### SUPPLIED MATERIAL
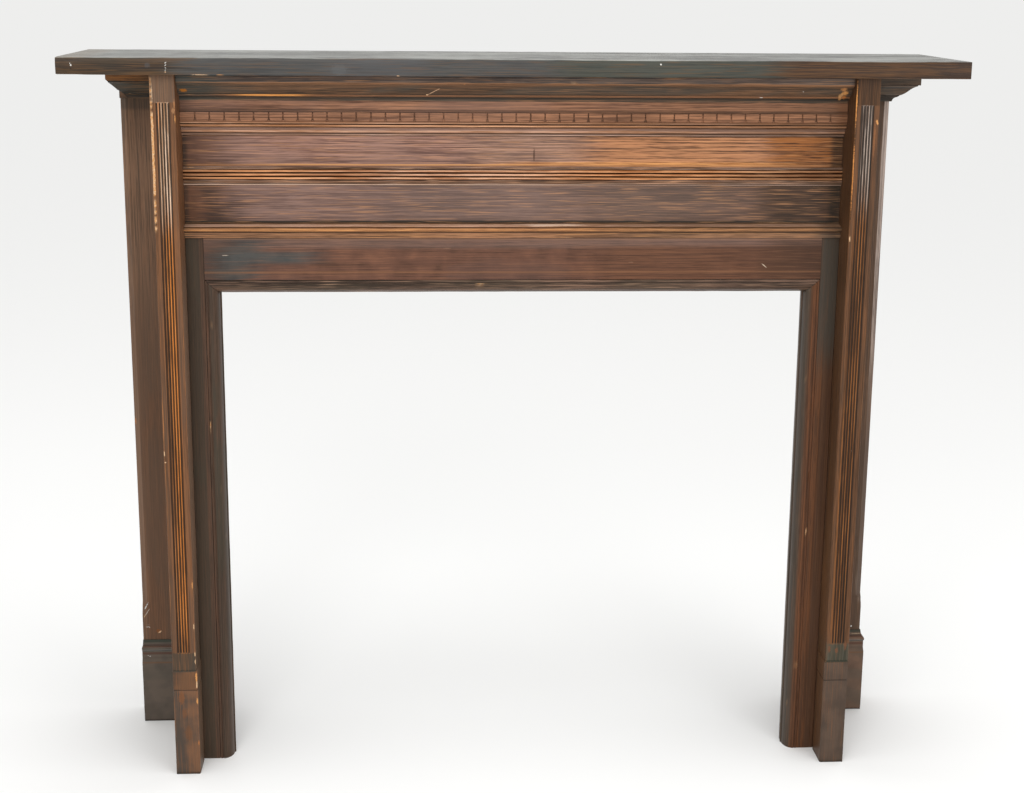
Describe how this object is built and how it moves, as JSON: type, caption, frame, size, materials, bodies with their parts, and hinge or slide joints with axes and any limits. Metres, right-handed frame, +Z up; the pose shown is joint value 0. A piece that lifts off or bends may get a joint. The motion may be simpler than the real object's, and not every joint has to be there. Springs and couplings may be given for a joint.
{
  "type": "fireplace mantel",
  "caption": "Free-standing stained wood fireplace surround with a square opening, fluted posts, narrow wings, a moulded frieze and a flat mantel shelf.",
  "frame": {"origin": "on the floor, at the middle of the width and of the depth", "axes": "+X to the right seen from the front, +Y back towards the wall, +Z up"},
  "size_m": [1.524, 0.3264, 1.2837],
  "materials": {
    "shelf_wood": "worn and greyed stained softwood",
    "dark_stain": "dark brown stain over softwood, dirty and lightly worn",
    "warm_stain": "red-brown stain over softwood, rubbed through on the arrises",
    "worn_stain": "brown stain worn to orange wood on the raised mouldings"
  },
  "bodies": {
    "root": {"shelf": "shelf_wood", "frieze_board": "warm_stain", "centre_crown": "dark_stain", "dentil_moulding": "warm_stain", "reeded_strip": "worn_stain", "ogee_rail": "worn_stain", "header_board": "dark_stain", "head_moulding": "dark_stain", "leg_moulding_left": "dark_stain", "leg_board_left": "dark_stain", "post_left": "warm_stain", "side_panel_left": "dark_stain", "wing_board_left": "dark_stain", "return_board_left": "dark_stain", "wing_crown_front_left": "dark_stain", "wing_crown_return_left": "dark_stain", "wing_base_front_left": "dark_stain", "wing_base_return_left": "dark_stain", "leg_moulding_right": "dark_stain", "leg_board_right": "dark_stain", "post_right": "warm_stain", "side_panel_right": "dark_stain", "wing_board_right": "dark_stain", "return_board_right": "dark_stain", "wing_crown_front_right": "dark_stain", "wing_crown_return_right": "dark_stain", "wing_base_front_right": "dark_stain", "wing_base_return_right": "dark_stain"}
  },
  "joints": []
}
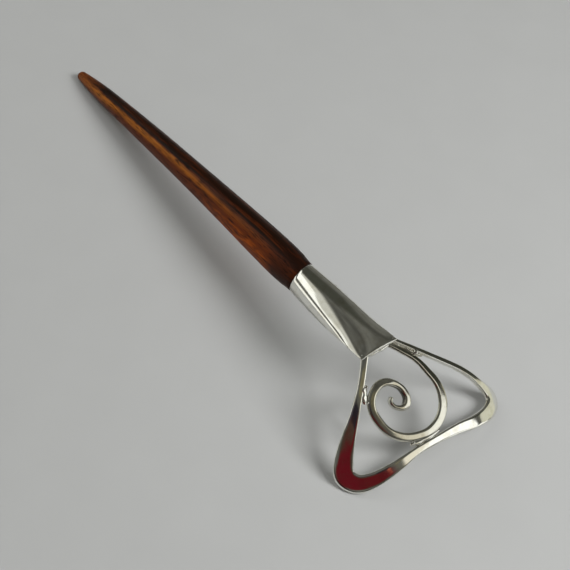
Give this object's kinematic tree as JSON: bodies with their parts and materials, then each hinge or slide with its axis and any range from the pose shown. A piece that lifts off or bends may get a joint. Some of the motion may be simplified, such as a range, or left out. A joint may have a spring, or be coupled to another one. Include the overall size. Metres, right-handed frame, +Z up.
{
  "type": "hair stick",
  "caption": "Hair stick with a tapered, gently bowed wooden shaft, a silver ferrule pressed flat at its end, and an open arched silver triangle that holds a scroll.",
  "frame": {"origin": "centre of the bounding box, on the surface that the stick lies on", "axes": "+X along the stick from the tip to the triangle, +Z up from the surface, +Y across, to the right as seen from the triangle's end"},
  "size_m": [0.1678, 0.0524, 0.023],
  "materials": {
    "rosewood": "dark oiled and waxed hardwood",
    "silver": "polished sterling silver"
  },
  "bodies": {
    "root": {"shaft": "rosewood", "silver_head": "silver"}
  },
  "joints": []
}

### THE TASK
Using the records above, copy every line that has the word "shown" in it.

### CORRECT ANSWER
Describe how this object is built and how it moves, as JSON: type, caption, frame, size, materials, bodies with their parts, and hinge or slide joints with axes and any limits. Metres, right-handed frame, +Z up; the pose shown is joint value 0. A piece that lifts off or bends may get a joint. The motion may be simpler than the real object's, and not every joint has to be there. Springs and couplings may be given for a joint.
Give this object's kinematic tree as JSON: bodies with their parts and materials, then each hinge or slide with its axis and any range from the pose shown. A piece that lifts off or bends may get a joint. Some of the motion may be simplified, such as a range, or left out. A joint may have a spring, or be coupled to another one. Include the overall size. Metres, right-handed frame, +Z up.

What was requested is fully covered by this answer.